- **STATED TASK**:
Look for the string "Blender" and copy every line that has it.

- **Data listing**:
----

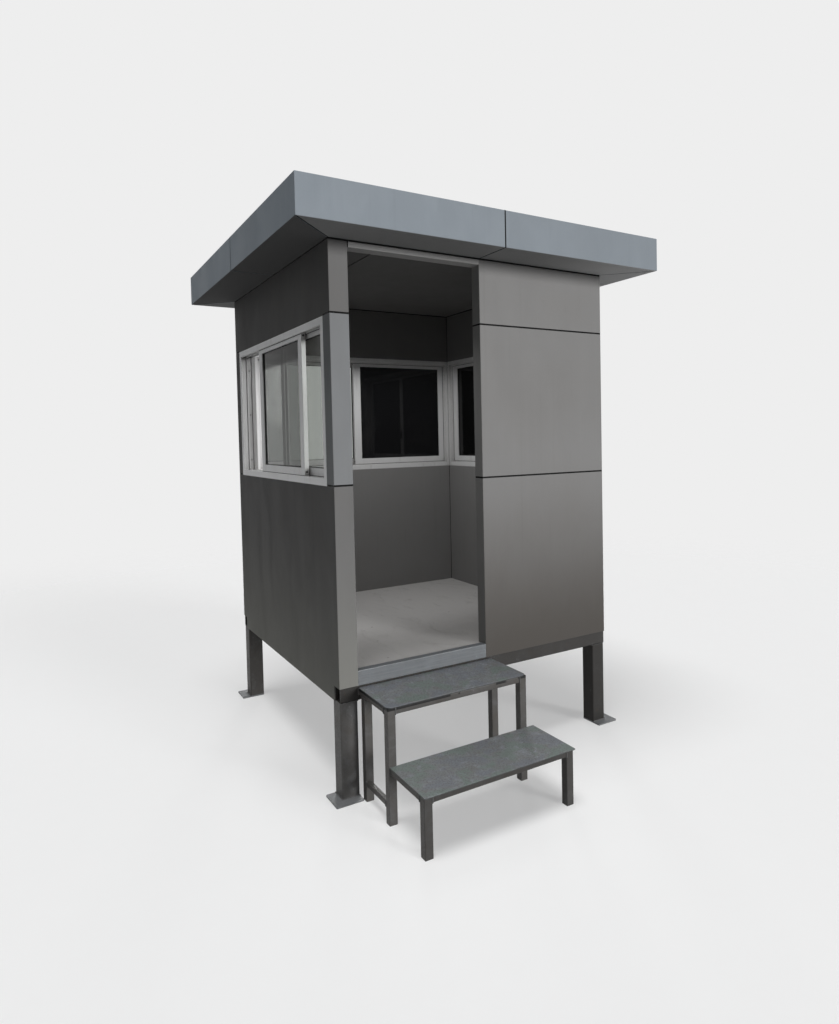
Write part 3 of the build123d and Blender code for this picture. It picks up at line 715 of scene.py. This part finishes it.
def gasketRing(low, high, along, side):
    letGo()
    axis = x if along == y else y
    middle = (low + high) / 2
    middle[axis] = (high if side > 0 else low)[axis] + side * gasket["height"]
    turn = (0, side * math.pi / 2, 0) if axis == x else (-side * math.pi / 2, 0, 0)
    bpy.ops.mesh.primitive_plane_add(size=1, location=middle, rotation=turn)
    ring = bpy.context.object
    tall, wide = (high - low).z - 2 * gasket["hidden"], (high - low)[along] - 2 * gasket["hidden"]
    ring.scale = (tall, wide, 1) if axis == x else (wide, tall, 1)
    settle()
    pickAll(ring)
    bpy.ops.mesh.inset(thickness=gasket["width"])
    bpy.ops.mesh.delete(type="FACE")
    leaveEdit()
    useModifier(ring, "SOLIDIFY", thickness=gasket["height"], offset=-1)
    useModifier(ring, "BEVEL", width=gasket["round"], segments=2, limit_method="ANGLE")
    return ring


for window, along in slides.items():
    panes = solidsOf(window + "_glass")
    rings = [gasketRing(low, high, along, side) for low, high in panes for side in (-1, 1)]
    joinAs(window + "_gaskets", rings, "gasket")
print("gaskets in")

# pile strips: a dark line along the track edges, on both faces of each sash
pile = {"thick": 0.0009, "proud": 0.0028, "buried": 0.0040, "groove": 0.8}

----

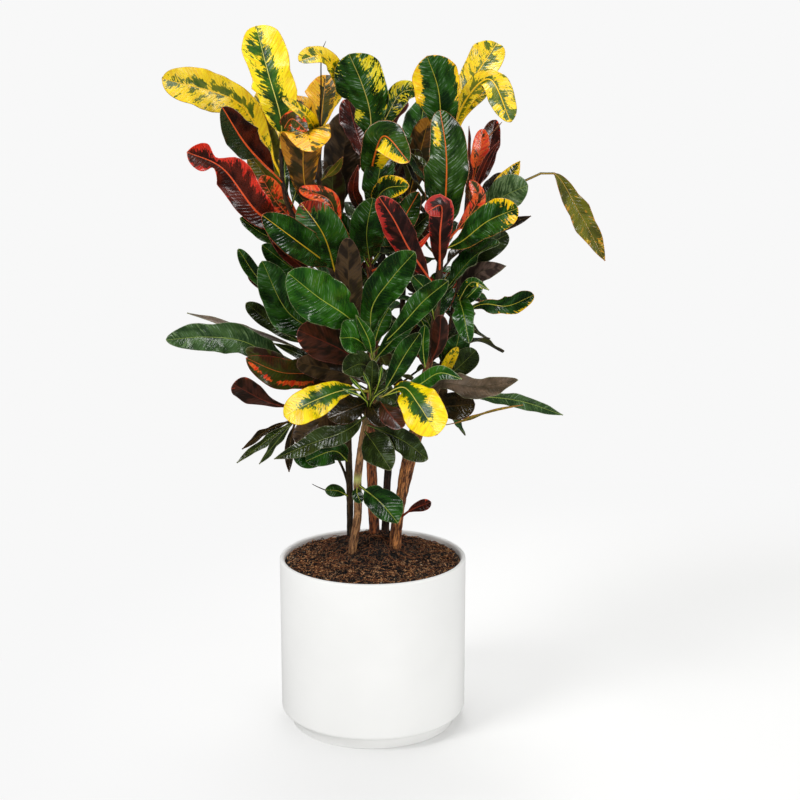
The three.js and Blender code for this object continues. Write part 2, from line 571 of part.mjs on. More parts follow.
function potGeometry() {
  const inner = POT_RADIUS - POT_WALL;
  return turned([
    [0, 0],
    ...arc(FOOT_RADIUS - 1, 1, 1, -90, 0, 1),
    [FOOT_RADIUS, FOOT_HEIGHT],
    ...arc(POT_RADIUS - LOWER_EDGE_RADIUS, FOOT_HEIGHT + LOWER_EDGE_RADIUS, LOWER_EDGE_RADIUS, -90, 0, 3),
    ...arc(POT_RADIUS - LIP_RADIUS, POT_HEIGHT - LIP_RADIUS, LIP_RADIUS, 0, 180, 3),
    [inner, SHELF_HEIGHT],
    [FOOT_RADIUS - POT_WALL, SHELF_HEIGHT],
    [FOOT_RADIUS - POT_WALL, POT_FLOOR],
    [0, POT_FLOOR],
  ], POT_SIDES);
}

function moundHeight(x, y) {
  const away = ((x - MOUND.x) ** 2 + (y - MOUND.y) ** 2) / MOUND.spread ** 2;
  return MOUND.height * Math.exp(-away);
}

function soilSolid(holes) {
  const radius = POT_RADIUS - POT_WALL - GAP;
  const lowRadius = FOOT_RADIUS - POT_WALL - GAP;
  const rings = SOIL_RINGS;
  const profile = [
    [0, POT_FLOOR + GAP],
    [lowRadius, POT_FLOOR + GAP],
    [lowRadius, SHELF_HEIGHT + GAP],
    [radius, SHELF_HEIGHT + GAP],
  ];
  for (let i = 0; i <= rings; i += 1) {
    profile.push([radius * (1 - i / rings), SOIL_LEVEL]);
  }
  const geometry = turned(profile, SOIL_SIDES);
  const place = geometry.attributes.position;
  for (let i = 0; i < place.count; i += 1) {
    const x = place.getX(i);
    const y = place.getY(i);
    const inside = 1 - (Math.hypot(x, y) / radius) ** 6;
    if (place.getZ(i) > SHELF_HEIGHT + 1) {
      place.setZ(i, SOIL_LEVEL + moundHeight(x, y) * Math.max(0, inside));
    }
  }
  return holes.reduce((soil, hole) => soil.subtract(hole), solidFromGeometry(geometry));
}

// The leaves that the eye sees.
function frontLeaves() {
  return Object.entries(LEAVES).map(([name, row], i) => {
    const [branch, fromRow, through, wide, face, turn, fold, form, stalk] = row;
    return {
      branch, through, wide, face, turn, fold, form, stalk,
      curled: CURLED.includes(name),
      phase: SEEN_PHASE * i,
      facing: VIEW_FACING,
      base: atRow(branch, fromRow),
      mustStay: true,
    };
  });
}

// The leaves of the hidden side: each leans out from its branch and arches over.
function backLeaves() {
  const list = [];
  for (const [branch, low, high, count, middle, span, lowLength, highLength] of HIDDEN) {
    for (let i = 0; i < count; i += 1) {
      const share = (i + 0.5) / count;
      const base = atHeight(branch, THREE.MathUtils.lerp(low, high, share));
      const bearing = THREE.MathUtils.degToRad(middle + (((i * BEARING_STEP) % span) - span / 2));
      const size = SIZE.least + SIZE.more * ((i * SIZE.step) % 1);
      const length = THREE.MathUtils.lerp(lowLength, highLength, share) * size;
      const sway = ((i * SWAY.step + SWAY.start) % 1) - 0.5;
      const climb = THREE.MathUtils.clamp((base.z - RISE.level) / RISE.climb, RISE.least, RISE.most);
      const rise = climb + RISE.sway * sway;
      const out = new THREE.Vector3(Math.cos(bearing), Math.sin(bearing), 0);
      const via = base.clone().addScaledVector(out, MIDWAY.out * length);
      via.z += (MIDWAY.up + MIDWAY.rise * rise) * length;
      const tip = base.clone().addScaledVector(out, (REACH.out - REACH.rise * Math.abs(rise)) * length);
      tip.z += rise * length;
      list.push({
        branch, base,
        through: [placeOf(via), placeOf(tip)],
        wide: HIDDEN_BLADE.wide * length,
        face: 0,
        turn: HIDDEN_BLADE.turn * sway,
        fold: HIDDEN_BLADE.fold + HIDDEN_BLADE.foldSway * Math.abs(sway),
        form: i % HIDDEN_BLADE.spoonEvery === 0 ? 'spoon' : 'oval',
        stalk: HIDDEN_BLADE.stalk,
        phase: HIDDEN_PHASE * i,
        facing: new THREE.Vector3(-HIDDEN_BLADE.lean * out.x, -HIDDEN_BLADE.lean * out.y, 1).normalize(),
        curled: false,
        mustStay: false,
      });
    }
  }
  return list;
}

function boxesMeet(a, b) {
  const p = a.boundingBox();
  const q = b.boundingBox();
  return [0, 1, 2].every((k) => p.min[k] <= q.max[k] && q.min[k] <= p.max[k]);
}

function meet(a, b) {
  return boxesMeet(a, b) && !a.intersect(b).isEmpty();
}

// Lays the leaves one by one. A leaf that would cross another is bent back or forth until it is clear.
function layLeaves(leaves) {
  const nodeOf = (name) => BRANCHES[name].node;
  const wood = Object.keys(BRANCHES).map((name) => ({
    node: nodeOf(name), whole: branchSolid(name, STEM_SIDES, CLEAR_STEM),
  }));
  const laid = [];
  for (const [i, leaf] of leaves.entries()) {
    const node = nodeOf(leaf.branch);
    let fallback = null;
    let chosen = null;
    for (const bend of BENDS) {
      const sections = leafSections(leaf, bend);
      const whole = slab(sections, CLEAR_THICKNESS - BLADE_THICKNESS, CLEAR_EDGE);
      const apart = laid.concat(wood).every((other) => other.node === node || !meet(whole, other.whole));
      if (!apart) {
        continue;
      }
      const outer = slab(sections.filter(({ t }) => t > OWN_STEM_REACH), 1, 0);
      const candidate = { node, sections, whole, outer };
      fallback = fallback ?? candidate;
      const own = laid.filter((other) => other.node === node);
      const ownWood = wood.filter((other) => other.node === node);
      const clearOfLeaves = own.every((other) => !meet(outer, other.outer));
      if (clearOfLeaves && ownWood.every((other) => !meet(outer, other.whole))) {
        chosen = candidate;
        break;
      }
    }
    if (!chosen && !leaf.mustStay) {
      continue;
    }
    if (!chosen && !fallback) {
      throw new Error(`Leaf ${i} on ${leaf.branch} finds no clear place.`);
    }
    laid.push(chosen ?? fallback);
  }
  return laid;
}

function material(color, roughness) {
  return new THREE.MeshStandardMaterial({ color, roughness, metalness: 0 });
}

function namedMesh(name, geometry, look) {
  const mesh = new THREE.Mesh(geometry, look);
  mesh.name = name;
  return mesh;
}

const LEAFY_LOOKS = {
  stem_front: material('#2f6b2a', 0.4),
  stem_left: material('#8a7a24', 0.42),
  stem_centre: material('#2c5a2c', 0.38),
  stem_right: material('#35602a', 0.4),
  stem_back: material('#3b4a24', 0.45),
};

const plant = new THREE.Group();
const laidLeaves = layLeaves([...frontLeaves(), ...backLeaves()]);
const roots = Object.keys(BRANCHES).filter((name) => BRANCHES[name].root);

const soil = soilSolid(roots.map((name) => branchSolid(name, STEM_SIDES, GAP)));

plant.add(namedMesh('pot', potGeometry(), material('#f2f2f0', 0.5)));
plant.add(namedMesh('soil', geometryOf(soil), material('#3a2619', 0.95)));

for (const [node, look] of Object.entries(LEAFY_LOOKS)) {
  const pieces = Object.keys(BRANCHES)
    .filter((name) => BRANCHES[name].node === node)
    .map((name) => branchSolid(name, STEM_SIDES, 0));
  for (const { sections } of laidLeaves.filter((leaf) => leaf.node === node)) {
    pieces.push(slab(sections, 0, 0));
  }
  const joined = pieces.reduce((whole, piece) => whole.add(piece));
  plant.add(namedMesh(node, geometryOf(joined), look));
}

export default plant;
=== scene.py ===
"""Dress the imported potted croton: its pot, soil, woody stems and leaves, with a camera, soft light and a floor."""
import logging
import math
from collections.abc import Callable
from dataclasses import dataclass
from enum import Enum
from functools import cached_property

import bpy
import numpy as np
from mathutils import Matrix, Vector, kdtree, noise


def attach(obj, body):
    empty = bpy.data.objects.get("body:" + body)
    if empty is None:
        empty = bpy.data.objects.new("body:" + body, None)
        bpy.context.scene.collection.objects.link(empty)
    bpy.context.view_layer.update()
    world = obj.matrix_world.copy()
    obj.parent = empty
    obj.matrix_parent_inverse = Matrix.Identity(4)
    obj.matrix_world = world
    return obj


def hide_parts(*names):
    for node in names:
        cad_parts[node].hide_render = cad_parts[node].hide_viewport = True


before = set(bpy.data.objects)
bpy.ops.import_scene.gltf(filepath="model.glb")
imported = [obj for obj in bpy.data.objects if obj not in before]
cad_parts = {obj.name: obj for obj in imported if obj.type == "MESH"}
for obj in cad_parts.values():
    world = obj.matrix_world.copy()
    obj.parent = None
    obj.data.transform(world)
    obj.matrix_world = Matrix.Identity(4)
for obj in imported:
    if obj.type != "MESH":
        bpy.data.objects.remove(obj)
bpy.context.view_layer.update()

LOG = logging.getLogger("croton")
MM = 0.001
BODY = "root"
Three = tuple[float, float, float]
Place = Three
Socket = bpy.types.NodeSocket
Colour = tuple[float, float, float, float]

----

- **EXERCISE OUTPUT**:
Write part 3 of the build123d and Blender code for this picture. It picks up at line 715 of scene.py. This part finishes it.
The three.js and Blender code for this object continues. Write part 2, from line 571 of part.mjs on. More parts follow.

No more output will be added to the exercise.